Both his photography and artwork have been recognized and Keren has received many awards. His distinctive art, a mixture of traditional Chinese calligraphical style and his personal flair, has been featured in the Seattle’s Fry Art Museum, Twin Cranes Gallery, and Harrison Gallery. Keren is also an honored member of the Chinese Photography Association and the Silk Road Fine Art Academy. His story has been documented in many newspapers including the Washington Post and his photo books have been published internationally. His photos have been featured by prestigious magazines such as National Geographic, the Smithsonian, and Forbes; they have also been used by Microsoft Windows 7 desktop. His works are represented by world famous stock agencies like Getty Images and Corbis.
During a photography trip in 1997, Keren stumbled upon a lovely location in the rice terraces near Guilin in Guangxi Province of China. Eight years later, Li-An Lodge was fully functional and quickly garnered fame for its unique location, style, and tradition. Each room in the lodge has a distinct theme and nature, many of which are integral aspects of Chinese culture. Since its creation in 2005, Li-An Lodge has attracted the attention of TripAdvisor, part of Traveler’s Choice in 2010, Next Magazine, Prestige Magazine, and many others.
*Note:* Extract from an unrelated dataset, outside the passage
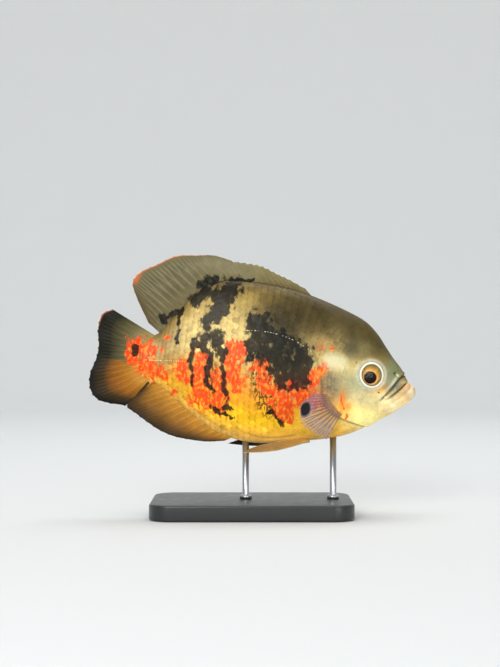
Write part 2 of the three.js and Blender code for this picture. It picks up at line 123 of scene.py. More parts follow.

Li-An Lodge continues its success today, with Keren still in charge of management. Keren is building another two lodges in the Li River area which are set to open very soon.
Keren currently lives in Redmond, Washington, although he spends more time abroad than he does in the U.S. He leads exclusive tours across the world, continues his passion for photography, presents slideshows and in his spare time, manages his wife and daughter. It looks like Keren’s dream has finally been fulfilled—he has seen far beyond the mountains of his home.